The only one on this list to have played all three international formats in 2018, tall left-arm fast bowler Afridi also became the first cricketer born this century to represent Pakistan when he turned out in the third T20I against West Indies in Karachi in April. He took two four-fors back to back against New Zealand last November, and a healthy 1.5 wickets per T20I in a year when Pakistan continued their run as kings of the format. Afridi capped the year with a Test five-for in Centurion in December.

Sam Curran (England)
Tests: 404 runs at 36.72, 14 wickets at 25.14 (7 matches)
ODIs: 17 runs at 8.50, 2 wickets at 45.00 (2 matches)
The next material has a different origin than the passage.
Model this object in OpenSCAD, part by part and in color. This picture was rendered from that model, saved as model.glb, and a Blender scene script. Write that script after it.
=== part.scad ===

Curran, the son of former Zimbabwe allrounder Kevin Curran, was the Player of the Series in the Test matches against India, and in Virat Kohli's estimation, the difference between the two sides. He certainly was that in the first Test, where he took the wickets of India's top three in their second innings and then rescued England from the depths of 87 for 7 with a run-a-ball 63. The 11-run difference between his Test batting and bowling averages in 2018 spoke of his value to England.

Khaleel Ahmed (India)
ODIs: 11 wickets at 24.00 (6 matches)
T20Is: 6 wickets at 23.00 SR (6 matches)

Coming into the India side after having impressed in U-19 cricket, left-arm medium-pacer Khaleel made his international debut in the second half of 2018. His standout performance came in the fourth ODI against West Indies at home, when he got rid of the visitors' middle order with a wicket each in three successive overs. He had two two-wicket bags in the year in T20Is and struck at an impressive 23 in his six matches in the format.
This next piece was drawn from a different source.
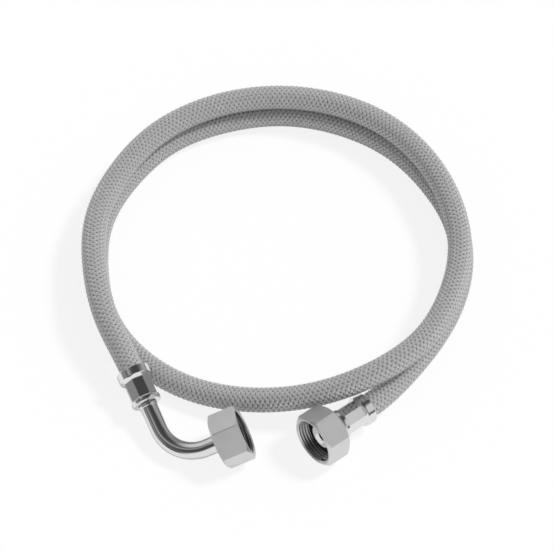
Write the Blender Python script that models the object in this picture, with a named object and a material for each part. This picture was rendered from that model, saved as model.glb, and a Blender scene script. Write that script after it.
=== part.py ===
"""Flexible water supply hose: a braided hose laid in a loose coil, with a straight and a bent union end.

Metres, +Z up. The hose and its fittings lie on the floor at z = 0. The origin is on the floor under the middle
of the two end fittings, which all lie on one side of the coil.

Each end is modelled in its own frame, with +X running out of the hose towards the mouth of the union nut:
hose mouth, ferrule, neck or bent tube, flange, washer, lip. The nuts turn about that same X axis.
"""

import math

import bmesh
import bpy
import numpy as np
from mathutils import Matrix, Vector

MM = 0.001
GAP = 0.3 * MM
WELD = 0.001 * MM
ROUND_STEPS = 24
SHARP_ANGLE = math.radians(30.0)

# Middle of the coil on the floor, in the object's own frame.
COIL_CENTRE = Vector((17.44, 102.17, 0.0)) * MM

# Hose: a braid over a rubber liner, both pinched inside the ferrules.
HOSE_RADIUS = 7.0 * MM
BRAID_WALL = 0.5 * MM
LAYER_CLEARANCE = 0.4 * MM
LINER_RADIUS = HOSE_RADIUS - BRAID_WALL - LAYER_CLEARANCE
LINER_WALL = 1.1 * MM
CRIMP_SQUEEZE = 0.9
HOSE_SPACING = 20.0 * MM
HOSE_RESOLUTION = 3
HOSE_SIDES = 2 * HOSE_RESOLUTION + 4
WAY_STEPS = 40

# Ferrule: a bell over the hose, an eight-sided crimp and a collar with an end wall, from the hose mouth at x = 0.
FERRULE_LENGTH = 21.5 * MM
BELL_LENGTH = 5.5 * MM
BELL_CLEARANCE = 1.0 * MM
BELL_BORE_RADIUS = HOSE_RADIUS + BELL_CLEARANCE
BELL_BORE_DEPTH = 4.0 * MM
STRAIGHT_BELL_RADIUS = BELL_BORE_RADIUS + 1.1 * MM
ELBOW_BELL_RADIUS = BELL_BORE_RADIUS + 1.6 * MM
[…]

Prithvi Shaw became the youngest Indian Test centurion on debut © Associated Press

Prithvi Shaw (India)
Tests: 237 runs at 118.50 (2 matches)

After years of being talked up as India's next big thing in the wake of his record-breaking feats in schools cricket and elsewhere, Shaw played two Tests in 2018, against West Indies, and turned in top-notch performances in both. At 18, he became the youngest Indian to make a Test hundred on debut. He followed that up with 70 and 33 not out, taking his batting average for the year past 118.

Ajaz Patel (New Zealand)
Tests: 13 wickets at 35.84 (5 matches)
T20Is: 1 wicket at 36.00 SR (2 matches)

Slow left-armer Patel's debut Test was a thriller for the ages. Pakistan, chasing 176 for the win, began to stumble in the 130s. Patel got Sarfraz Ahmed caught behind, and Bilal Asif out bowled in his next over. Hasan Ali was his next wicket: 164 for 9. Azhar Ali and Mohammad Abbas hung grimly on for seven overs, but Patel struck again for his fifth, and a memorable win. All of his 13 Test wickets in 2018 came in that series against Pakistan.

Mayank Agarwal (India)
Tests: 118 runs at 59 (1 match)

Agarwal made a high-pressure debut in perhaps the most anticipated Test series of the year, coming in cold as an opener in the Melbourne Test with the series square 1-1. India's opening combination had been shambolic till that point, and Agarwal provided just the tonic that was needed, with 76 off 161 balls, playing out the fiery Pat Cummins and laying a platform that Cheteshwar Pujara and Virat Kohli built on for what proved to be a series-securing victory.

Ben Foakes (England)
Tests: 277 runs at 69.25 (3 matches), 8 catches, 2 stumpings

Young wicketkeeper-batsman Foakes was England's find of the year in Sri Lanka. In his first Test, in Galle, he came together with Sam Curran after the top order had cracked, leaving England 103 for 5, and put together an innings of composure and old-fashioned virtue. He followed up the hundred that took England to 342, setting the tone for the series, with a brisk 37 as they looked to declare later in the match, and added an unbeaten 65 in the Pallekele Test. As keeper, he rose admirably to the task of keeping to England's spin-heavy attack on the slow wickets of Sri Lanka.